The legal battle between Nielsen and Cumulus Media has escalated, with the ratings giant filing a countersuit that accuses Cumulus of handing over ratings data to one of its main competitors.
In a filing Monday in the U.S. District Court for the Southern District of New York, Nielsen alleged that Cumulus engaged in an “illicit pressure campaign” designed to extract favorable contract terms.
The countersuit claims that while Cumulus was “stringing Nielsen along” during renewal negotiations for this year, it was secretly acting in bad faith by handing over what it calls “Nielsen’s crown jewels” — its radio ratings data — to Eastlan Ratings.
The filing comes as a Nielsen spokesperson told Radio World that the U.S. Court of Appeals for the Second Circuit has granted a request to stay the preliminary injunction Cumulus had recently won, as our Randy Stine previously covered.
That injunction would have prevented Nielsen from canceling services or enforcing certain pricing policies while the lawsuit proceeded.
Email to Eastlan
The countersuit specifically names Pierre Bouvard, chief insights officer for Cumulus and Westwood One. Nielsen alleges that Bouvard sent an email to Eastlan CEO Michael Gould attaching Nielsen’s proprietary ratings data.
Gould’s testimony on Dec. 11 “attested to this fact,” Nielsen said in the filing.
According to Nielsen, this data allowed Eastlan to “benchmark” against Nielsen’s metrics and “optimize” its own products without incurring the costs of independent research.

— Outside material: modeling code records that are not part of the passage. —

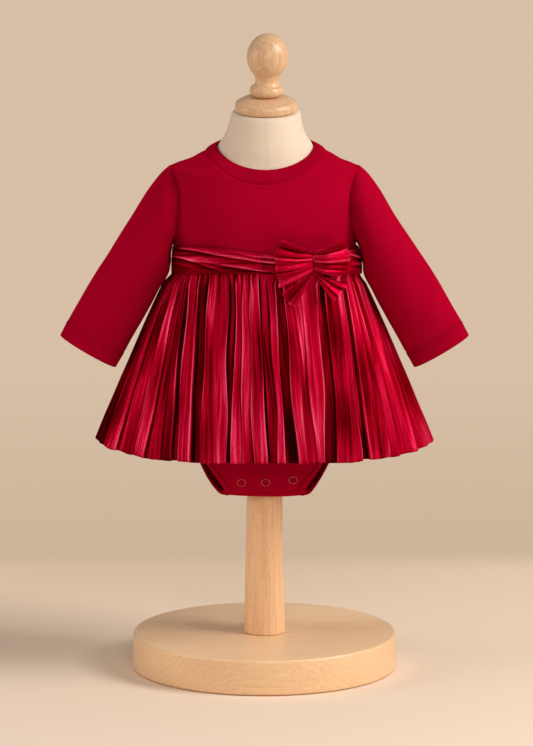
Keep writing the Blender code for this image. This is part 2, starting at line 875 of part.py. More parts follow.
def skirt_point(angle, down, low, waist_out, depth):
    """A point of a skirt layer, `depth` in from its ridges, and `waist_out` off the bodice at the waist."""
    top = waist_z(angle) + SKIRT_TUCK
    z = top + down * (low - top)
    share = min(1.0, down / WAIST_BLEND)
    share *= share * (3 - 2 * share)
    hung = ellipse_point(
        angle,
        z,
        read(SKIRT, "half_width", down, "down") - depth,
        read(SKIRT, "front", down, "down") - depth,
        read(SKIRT, "back", down, "down") - depth,
        BODY_POWER + (2.0 - BODY_POWER) * share,
    )
    return body_point(angle, z, waist_out) * (1 - share) + hung * share


def fold_depth(hem_depth, down):
    """A fold's depth grows from the gathers at the waist to the hem."""
    gathers = WAIST_DEPTH * min(1.0, hem_depth / NARROW_DEPTH)
    return gathers + (hem_depth - gathers) * down**FOLD_GROWTH


def pleat_columns(folds):
    """(waist angle, hem angle, hem depth) of each column of pleat points, over one half of the skirt."""
    columns = []
    for n in range(len(folds["hem"]) - 1):
        count = max(1, round((folds["hem"][n + 1] - folds["hem"][n]) / NARROW_PLEAT))
        for k in range(count):
            here = folds["depth"][n] if k == 0 else NARROW_DEPTH
            for share, depth in PLEAT_STEPS:
                place = (k + share) / count
                waist = folds["waist"][n] + place * (folds["waist"][n + 1] - folds["waist"][n])
                hem = folds["hem"][n] + place * (folds["hem"][n + 1] - folds["hem"][n])
                columns.append((waist, hem, here * depth))
    columns.append((folds["waist"][-1], folds["hem"][-1], folds["depth"][-1]))
    return columns


def add_skirt():
    """Pleated velvet front and back, joined at the side seams."""
    for name, folds, ahead in (("skirt_front", FRONT_FOLDS, 1), ("skirt_back", BACK_FOLDS, -1)):
        grid = []
        for down in SKIRT_ROWS:
            row = []
            for waist, hem, depth in pleat_columns(folds):
                angle = waist + (hem - waist) * down**FOLD_FAN
                angle = angle if ahead > 0 else 180 - angle
                at_waist = SKIRT_OUT - fold_depth(depth, 0)
                point = skirt_point(angle, down, hem_z(angle), at_waist, fold_depth(depth, down))
                point[1] -= ahead * SIDE_GAP
                row.append(point)
            grid.append(row)
        add_cloth(name, grid, "velvet", VELVET, (0, 0, 300))


def lining_point(angle, down):
    """The lining hangs straight inside the deepest folds, and its hem dips below the skirt's in places."""
    inset = fold_depth(LINING_FOLDS, down) + VELVET + 2 * SEAM_GAP
    around = (angle + 180) % 360 - 180
    dips = sum(
        math.exp(-(((around - LINING_DIPS["angle"][n]) / LINING_DIPS["spread"][n]) ** 2))
        for n in range(len(LINING_DIPS["angle"]))
    )
    return skirt_point(angle, down, LINING_HEM - LINING_DIP * min(1.0, dips), LINING_OUT, inset)


def add_lining():
    """Plain lining under the skirt, one ring."""
    grid = [[lining_point(10 * s, down) for s in range(36)] for down in SKIRT_ROWS]
    add_cloth("skirt_lining", grid, "lining", LINING, (0, 0, 300), closed=True)


def sash_point(angle, up):
    """The wrapped sash's outer face: it covers the skirt's gathers and narrows upwards onto the bodice."""
    around = (angle + 180) % 360 - 180
    low = waist_z(angle) + 0.3
    z = low + up * read(SASH_HEIGHT, "height", around, "angle")
    return body_point(angle, z, read(SASH, "out", up, "up"))


def add_sash():
    """Folded velvet sash, one closed ring whose join is under the bow."""
    grid = [[sash_point(10 * s, up) for s in range(36)] for up in SASH["up"]]
    add_cloth("sash", grid, "velvet", SASH_WALL, (0, 0, 450), closed=True)


def bow_point(rays, n, start_x, along, lift, out):
    """A point on ray n: `along` its length and lifted off the bow's slanting back."""
    x = start_x + along * (rays["end_x"][n] - start_x)
    z = rays["pinch_z"][n] + along * (rays["end_z"][n] - rays["pinch_z"][n])
    right = max(0.0, x - PINCH_X)
    back = PINCH_Y + BOW_SLOPE * (x - PINCH_X) + 0.004 * right**2
    return np.array((x, back - lift - out * rays["out"][n], z))


def add_bow_piece(name, rays, path, side, inside_lift):
    """A loop or a tail: its grid runs along the path on every ray."""
    start_x = PINCH_X + side * SEAM_GAP
    grid = [
        [
            bow_point(rays, n, start_x, path["along"][k], path["lift"][k], path["out"][k])
            for n in range(len(rays["end_x"]))
        ]
        for k in range(len(path["along"]))
    ]
    middle = len(rays["end_x"]) // 2
    inside = bow_point(rays, middle, start_x, 0.5, inside_lift, 0.0)
    add_cloth(name, grid, "velvet", VELVET, inside)


def add_bow():
    """Two loops folded back on themselves, and two tails, pinched together over the sash."""
    add_bow_piece("bow_loop_left", LOOP_LEFT, LOOP_PATH, -1, LOOP_MIDDLE)
    add_bow_piece("bow_loop_right", LOOP_RIGHT, LOOP_PATH, 1, LOOP_MIDDLE)
    add_bow_piece("bow_tail_left", TAIL_LEFT, TAIL_PATH, -1, TAIL_BEHIND)
    add_bow_piece("bow_tail_right", TAIL_RIGHT, TAIL_PATH, 1, TAIL_BEHIND)


for old in list(bpy.data.objects):
    bpy.data.objects.remove(old, do_unlink=True)
parts = collection("toddler_party_dress")
cutters = collection("cutters")
add_stand()
add_bodice()
add_neckband()
add_sleeves()
add_panty()
add_snaps()
add_skirt()
add_lining()
add_sash()
add_bow()
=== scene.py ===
"""Toddler party dress on its tabletop dress form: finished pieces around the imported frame.

Lengths are in millimetres until points become mesh vertices. +Z is up, -Y is the dress's front and +X the
side of its bow. Angles run round the body from 0 at centre front to 90 degrees at the +X side.
"""

import math

import bpy
import numpy as np
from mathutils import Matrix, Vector


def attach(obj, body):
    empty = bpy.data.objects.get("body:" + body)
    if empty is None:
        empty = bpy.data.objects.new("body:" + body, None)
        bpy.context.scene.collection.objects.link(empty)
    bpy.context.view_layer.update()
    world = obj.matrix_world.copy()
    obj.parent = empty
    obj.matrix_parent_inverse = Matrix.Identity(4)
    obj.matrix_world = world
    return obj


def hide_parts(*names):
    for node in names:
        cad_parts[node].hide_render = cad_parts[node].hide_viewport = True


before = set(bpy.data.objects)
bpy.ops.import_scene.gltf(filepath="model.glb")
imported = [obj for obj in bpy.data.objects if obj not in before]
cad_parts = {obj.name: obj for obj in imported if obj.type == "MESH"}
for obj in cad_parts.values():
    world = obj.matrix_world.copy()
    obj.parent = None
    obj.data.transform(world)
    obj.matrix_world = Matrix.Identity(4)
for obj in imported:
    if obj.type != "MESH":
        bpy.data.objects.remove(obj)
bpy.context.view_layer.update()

MM = 0.001

# Camera: the picture's scale and height, degrees it looks down, the point it looks at in millimetres, and
# how far off it stands in metres
MM_PER_PX = 1.0667
PICTURE_HIGH = 746
ELEVATION = 13.1
CENTRE_X = 2.1
CENTRE_Z = 321.4
CAMERA_AWAY = 3.0

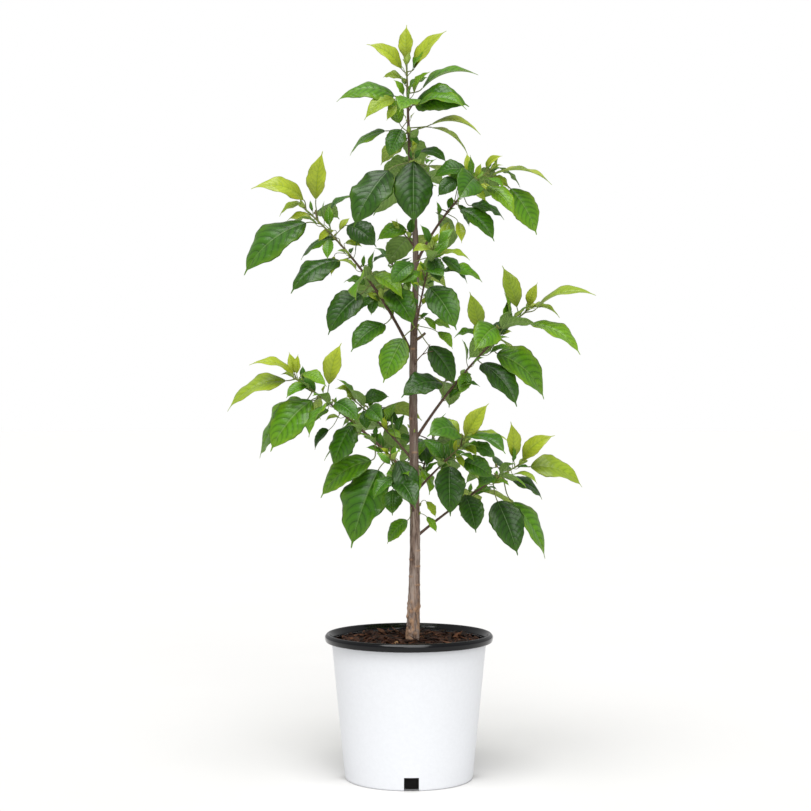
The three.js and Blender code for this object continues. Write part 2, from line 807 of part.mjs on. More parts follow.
// Keeps the largest body, should a cut leave a scrap.
function largest(solid) {
  const bodies = solid.decompose();
  return bodies.reduce((best, body) => (body.volume() > best.volume() ? body : best), bodies[0]);
}

// A mass starts just clear of its bough's or the trunk's tip, or else outside the trunk's sleeve.
function massSolid(mass, sleeve) {
  const { limb, bare, name } = mass;
  const from = name === "leader" || bare > 0 ? bare + GAP / limb.length : 0;
  let solid = limbSolid(limb, from, 1, STEM_SIDES, limbRings(limb, from, 1));
  for (const twig of mass.twigs) {
    solid = solid.add(limbSolid(twig, 0, 1, TWIG_SIDES, 1));
  }
  for (const { leaf } of mass.leaves) {
    if (leaf.length >= LEAST_LEAF) {
      solid = solid.add(leafSolid(leaf));
    }
  }
  return from > 0 ? solid : largest(solid.subtract(sleeve));
}

// The scene

const BARK = { color: "#6e5547", roughness: 0.85, metalness: 0 };
const TWIG_BARK = { color: "#5a4038", roughness: 0.8, metalness: 0 };
const FOLIAGE = { color: "#3f7a2b", roughness: 0.5, metalness: 0 };
const POT_WHITE = { color: "#eceff2", roughness: 0.45, metalness: 0 };
const RIM_BLACK = { color: "#141416", roughness: 0.3, metalness: 0 };
const EARTH = { color: "#35241b", roughness: 0.95, metalness: 0 };

function meshOf(name, solid, finish) {
  const mesh = new THREE.Mesh(geometryOf(solid), new THREE.MeshStandardMaterial(finish));
  mesh.name = name;
  return mesh;
}

const { trunk, masses } = growPlant();
const sleeve = limbSolid(trunk, 0, 1, TRUNK_SIDES, TRUNK_RINGS, GAP);

const tree = new THREE.Group();
tree.add(meshOf("trunk", limbSolid(trunk, 0, 1, TRUNK_SIDES, TRUNK_RINGS), BARK));
for (const mass of masses) {
  if (mass.bare > 0) {
    const rings = limbRings(mass.limb, 0, mass.bare) + 1;
    const bough = limbSolid(mass.limb, 0, mass.bare, BOUGH_SIDES, rings).subtract(sleeve);
    tree.add(meshOf(`bough_${mass.name}`, largest(bough), TWIG_BARK));
  }
  tree.add(meshOf(`foliage_${mass.name}`, massSolid(mass, sleeve), FOLIAGE));
}

const potted = new THREE.Group();
potted.add(meshOf("pot", potSolid(), POT_WHITE));
potted.add(meshOf("pot_rim", rimSolid(), RIM_BLACK));
potted.add(meshOf("soil", soilSolid(), EARTH));
potted.add(tree);

export default potted;
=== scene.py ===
# A young sugar apple tree, 1.25 m tall, in a white nursery pot with a black rim.
# Sizes are in millimetres until a piece is made. The plant grows by the same rule and seeds as its
# solids do, with whole blades, curved stalks, buds and small sprouts added.
import math
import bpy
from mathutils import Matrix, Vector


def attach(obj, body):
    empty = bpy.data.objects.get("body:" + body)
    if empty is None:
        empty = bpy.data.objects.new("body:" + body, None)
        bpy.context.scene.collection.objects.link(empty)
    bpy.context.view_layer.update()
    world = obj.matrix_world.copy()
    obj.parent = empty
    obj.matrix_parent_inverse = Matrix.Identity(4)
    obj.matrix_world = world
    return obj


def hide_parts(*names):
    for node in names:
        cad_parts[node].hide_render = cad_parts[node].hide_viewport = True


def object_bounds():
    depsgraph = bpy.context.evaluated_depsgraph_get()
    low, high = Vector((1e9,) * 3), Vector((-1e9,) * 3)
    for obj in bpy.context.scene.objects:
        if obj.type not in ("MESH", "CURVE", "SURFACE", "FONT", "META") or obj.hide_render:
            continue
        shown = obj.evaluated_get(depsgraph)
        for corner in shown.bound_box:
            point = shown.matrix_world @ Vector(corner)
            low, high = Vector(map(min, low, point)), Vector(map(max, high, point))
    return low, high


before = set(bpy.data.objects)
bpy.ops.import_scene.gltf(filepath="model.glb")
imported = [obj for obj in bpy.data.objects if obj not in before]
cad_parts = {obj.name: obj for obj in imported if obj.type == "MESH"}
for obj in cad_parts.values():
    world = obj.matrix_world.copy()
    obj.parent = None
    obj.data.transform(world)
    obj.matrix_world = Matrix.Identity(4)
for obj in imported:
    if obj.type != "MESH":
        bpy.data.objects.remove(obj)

from types import SimpleNamespace

import bpy
import numpy as np
from mathutils import Vector, noise

cad_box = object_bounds()

MM = 0.001
cad_corners = np.array(cad_box) / MM
BODY = "root"

# Camera: level, in front of the pot, as far off as the photograph's perspective needs
IMAGE_SIDE = 811
CAMERA_PLACE = (-5.8, -2850, 618)
CAMERA_FOCAL_PIXELS = 1714
SENSOR_WIDTH = 36

# Pot
POT_SIDES = 160
POT_FOOT_RADIUS = 106
POT_WALL_TOP = 228.7
POT_WALL_TOP_RADIUS = 128.5
POT_WALL = 2
POT_FLOOR = 3
NOTCH_COUNT = 4
NOTCH_WIDTH = 24
NOTCH_HEIGHT = 22
NOTCH_DEPTH = 9
NOTCH_TURN = 2  # degrees that they stand round from the axes
RIM_TOP = 240
RIM_UNDERSIDE = 229
RIM_RADIUS = 140
RIM_MOUTH_RADIUS = 132
RIM_ROUND = 3.6
SOIL_TOP = 224
SOIL_FLOOR = 3.3
SOIL_EDGE_DROP = 4
SOIL_SHOULDER = 22
WALL_CLEARANCE = 0.3

# Trunk: its lean as (height, shift to the right, shift to the back), and its girth
TRUNK_FOOT = 224.3
TRUNK_TOP = 1017
TRUNK_LINE = [
    (224, 5.8, 0),
    (300, 8.5, 2),
    (400, 10, 3),
    (500, 9, 1),
    (620, 7, -2),
    (730, 8, -3),
    (820, 11, -1),
    (900, 10.5, 2),
    (1017, 2.5, 2),
    (1100, -1.5, 0),
    (1190, -4, -2),
]
TRUNK_FOOT_RADIUS = 9.8
TRUNK_TOP_RADIUS = 3.2
TRUNK_TAPER = 0.78
TRUNK_FLARE = 2.6
TRUNK_FLARE_HEIGHT = 60

# Boughs, and the stems of the masses that they run into
LIMB_TAPER = 0.56
LIMB_COLLAR = 1.3
LIMB_COLLAR_LENGTH = 7
LEADER_TIP = 1182
LEADER_TIP_RADIUS = 1.3

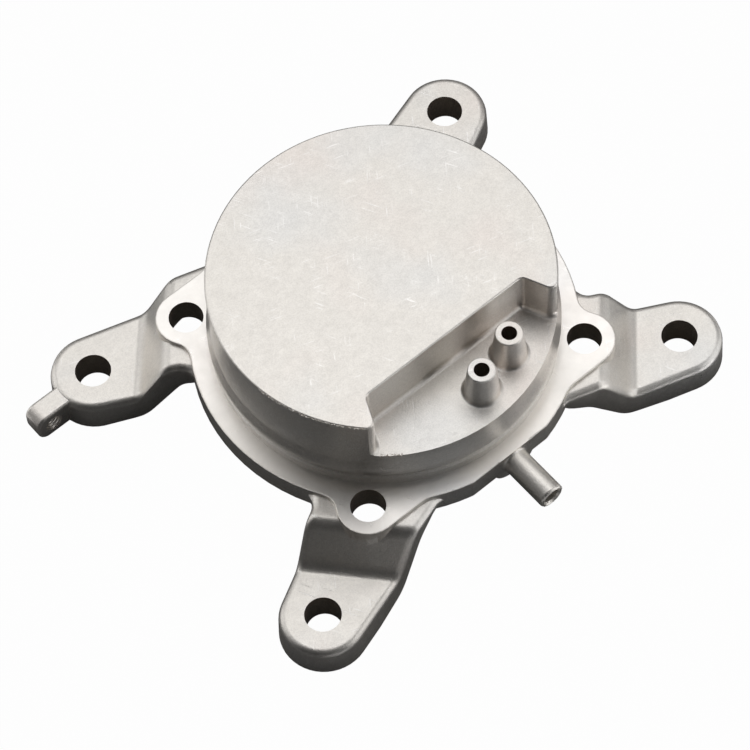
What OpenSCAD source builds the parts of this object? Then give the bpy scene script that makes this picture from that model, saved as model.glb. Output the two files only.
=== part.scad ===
// Engine cover plate: a one-piece precision casting, machined on its flange face and bores.
// Millimetres. The origin is on the drum's axis at the machined flange face, +Z points out of
// the drum's closed end, X runs along the long side of the foot rectangle, and the pocket and
// the side tube look towards -Y.

/* [Drum] */
// Outside diameter of the drum
drum_d = 88; // [84:0.5:89]
// Height of the drum's end face above the flange face
drum_h = 27.4; // [24:0.2:34]
// Thickness of the drum's side wall and end wall
wall = 4; // [3:0.25:5]
// Radius that softens the rim of the end face
rim_r = 0.5; // [0.3:0.1:1]
// Diameter of the machined spigot at the drum's foot
spigot_d = 90; // [89.6:0.1:92]
// Height at which the spigot's lead-in cone starts
spigot_h = 9.6; // [8.5:0.1:11]
// Height of the lead-in cone
lead_in = 2.4; // [1.5:0.1:3]
// Height of the seal groove above the flange face
groove_z = 2.6; // [2:0.1:3]
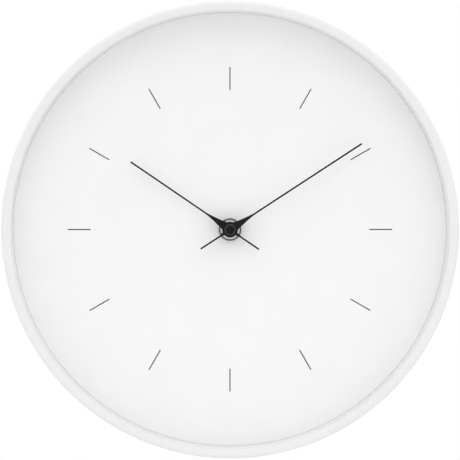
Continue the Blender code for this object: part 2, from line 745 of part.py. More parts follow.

Nielsen claimed this was an attempt to manufacture a competitor to force the ratings company to lower its prices. “Without Cumulus sharing this information with Eastlan, Eastlan would not have had access to this Nielsen Information,” the filing states.
Procompetitive
In its answer to the original antitrust complaint, Nielsen denied it is a monopolist and defended its network policy and subscriber first policy.
Nielsen argued those policies are “procompetitive” because they protect intellectual property and ensure the company is fairly compensated.
The company said that the alleged data leak to Eastlan proves exactly why such strict policies are necessary to prevent the “unauthorized use” of its data.
Nielsen is seeking monetary damages, a declaratory judgment that Cumulus breached the 2023 services agreement and a permanent injunction to stop further data sharing.
An initial pre-trial conference, according to Radio Ink, is scheduled for March 17.